I was quietly appalled at the custom for mourners to touch the face of a deceased person as the body lay in the casket at the back of the church. Funeral homes were an hour way back then so folks filed in, some of them weeping dramatically, all of them touching the dearly departed. I actually came to respect these customs to a degree even though they were a departure from the stoic funerals and memorials I grew up with. Why wouldn't we weep at the loss of someone who was precious to us? 

We can pray that this Ebola outbreak will be brought under control soon, although it is proving to be a challenge. I suppose we can all ask what customs and observances we would want when we're "promoted to glory." 



Friday, June 05, 2026

Sagrada Familia and LEGO

 

                                                                Lego Sagrada Familia -- Antonio Gaudi 

I have expressed my regret that I will never visit Sagrada Familia Basilica, the astonishing architecture tour de force of Antonio Gaudi. 

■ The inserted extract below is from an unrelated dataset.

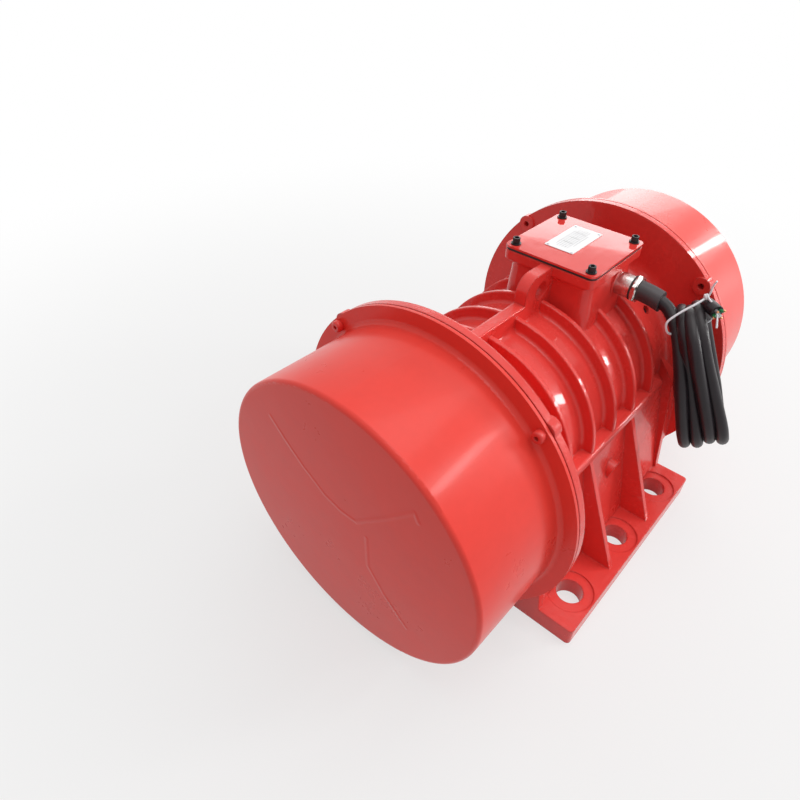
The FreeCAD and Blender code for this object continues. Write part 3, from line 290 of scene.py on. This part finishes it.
# finishes
enamelRed = (0.74, 0.044, 0.036)
sheetRed = (0.80, 0.050, 0.036)
looks = {
    "castEnamel": {"color": enamelRed, "roughness": 0.26, "coat": 0.3, "coatRoughness": 0.02,
                   "specular": 0.2, "skinScale": 260.0, "ripple": 1.0, "grain": 0.35, "depth": 0.0006,
                   "edge": 0.003, "tone": 0.05, "dust": 0.05},
    "sheetEnamel": {"color": sheetRed, "roughness": 0.3, "coat": 0.3, "coatRoughness": 0.06,
                    "specular": 0.3, "skinScale": 60.0, "ripple": 0.8, "grain": 0.0, "depth": 0.0005,
                    "edge": 0.001, "tone": 0.04, "dust": 0.04},
    "creasedEnamel": {"color": sheetRed, "roughness": 0.3, "coat": 0.08, "coatRoughness": 0.1,
                      "specular": 0.2, "skinScale": 60.0, "ripple": 0.8, "grain": 0.0, "depth": 0.0005,
                      "edge": 0.001, "tone": 0.04, "dust": 0.04},
    "plateEnamel": {"color": enamelRed, "roughness": 0.1, "coat": 0.35, "coatRoughness": 0.02,
                    "specular": 0.4, "skinScale": 80.0, "ripple": 0.8, "grain": 0.05, "depth": 0.0003,
                    "edge": 0.0006, "tone": 0.03},
    "blackRubber": {"color": (0.02, 0.018, 0.018), "roughness": 0.6, "grain": 0.5, "skinScale": 500.0},
    "castIron": {"color": (0.16, 0.16, 0.165), "roughness": 0.5, "metallic": 0.8, "grain": 0.8,
                 "skinScale": 500.0, "depth": 0.0003, "tone": 0.15},
    "zincSteel": {"color": (0.62, 0.62, 0.66), "roughness": 0.3, "metallic": 1.0, "grain": 0.3,
                  "skinScale": 900.0, "tone": 0.12},
    "groundSteel": {"color": (0.66, 0.66, 0.68), "roughness": 0.2, "metallic": 1.0, "grain": 0.2,
                    "skinScale": 1200.0, "tone": 0.06},
    "machinedBrass": {"color": (0.72, 0.5, 0.2), "roughness": 0.3, "metallic": 1.0, "tone": 0.1},
    "laminations": {"color": (0.3, 0.3, 0.32), "roughness": 0.45, "metallic": 0.9, "tone": 0.2},
    "varnishedCopper": {"color": (0.5, 0.16, 0.06), "roughness": 0.3, "metallic": 0.6, "coat": 0.6,
                        "grain": 1.0, "skinScale": 900.0, "depth": 0.0006, "tone": 0.2},
    "castAluminium": {"color": (0.62, 0.63, 0.65), "roughness": 0.42, "metallic": 1.0, "grain": 0.6,
                      "skinScale": 500.0, "tone": 0.1},
    "weightSteel": {"color": (0.28, 0.28, 0.3), "roughness": 0.45, "metallic": 0.9, "grain": 0.6,
                    "skinScale": 400.0, "tone": 0.2},
    "satinAluminium": {"color": (0.74, 0.74, 0.75), "roughness": 0.5, "metallic": 0.2, "grain": 0.1,
                       "skinScale": 900.0, "tone": 0.03, "edge": 0.0002},
    # near-black finish of the black screws; on the grease plugs it is painted shade for the dark inside of
    # an open port
    "blackSteelAndPortShade": {"color": (0.016, 0.015, 0.017), "roughness": 0.38, "metallic": 0.2, "grain": 0.3,
                   "skinScale": 900.0, "edge": 0.0003},
    "mouldedBlock": {"color": (0.05, 0.03, 0.025), "roughness": 0.55, "grain": 0.4},
    "nickelPlate": {"color": (0.62, 0.58, 0.56), "roughness": 0.24, "metallic": 1.0, "grain": 0.25,
                    "skinScale": 700.0, "depth": 0.0001, "tone": 0.18, "toneScale": 60.0, "edge": 0.0004},
    "sleeveRubber": {"color": (0.035, 0.027, 0.03), "roughness": 0.48, "grain": 0.4, "skinScale": 420.0,
                     "tone": 0.15, "toneScale": 30.0},
    "cableRubber": {"color": (0.014, 0.010, 0.013), "roughness": 0.4, "grain": 0.3, "skinScale": 500.0,
                    "ripple": 0.5, "specular": 0.3, "tone": 0.25, "toneScale": 30.0, "dust": 0.04},
    "tiePlastic": {"color": (0.78, 0.79, 0.83), "roughness": 0.3, "tone": 0.03},
    "inkGrey": {"color": (0.07, 0.07, 0.08), "roughness": 0.7, "specular": 0.2},
    "coreGreen": {"color": (0.02, 0.22, 0.08), "roughness": 0.35},
    "coreWhite": {"color": (0.72, 0.74, 0.72), "roughness": 0.35},
    "coreGrey": {"color": (0.25, 0.27, 0.28), "roughness": 0.35},
    "bareCopper": {"color": (0.72, 0.33, 0.17), "roughness": 0.3, "metallic": 1.0},
}
materials = {name: makeMaterial(name, look) for name, look in looks.items()}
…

Construction work began in 1883  and in February of this year, Sagrada Família became the world's tallest church when a part of its central tower was lifted into place. The official dedication service and ceremony will take place on June 10th. Gaudi was a brilliant architect and a person of deep Christian faith who attended mass almost daily. I've written about the movement to have him recognized as a saint of the Roman Catholic Church. 


LEGO, the construction toy that has launched untold numbers of profane outbursts by parents who stepped on them has created its own Sagrada Familia masterpiece. The new LEGO Architecture set was announced to mark the 100th anniversary of the death of the renowned architect Antoni Gaudí. At 12,060 pieces, the model surpasses the previous record holder, the LEGO Art World Map, by nearly 500 pieces. You can preorder the set, to be released in November, for a modest $1,100 Canadian. 

I've already teased my six-year-old grandson, a LEGO savant, that it would probably take him the better part of a day to complete this model. I won't offer to purchase it for him so I can't enjoy the basilica vicariously either. 

What an amazing accomplishment stretching across three centuries.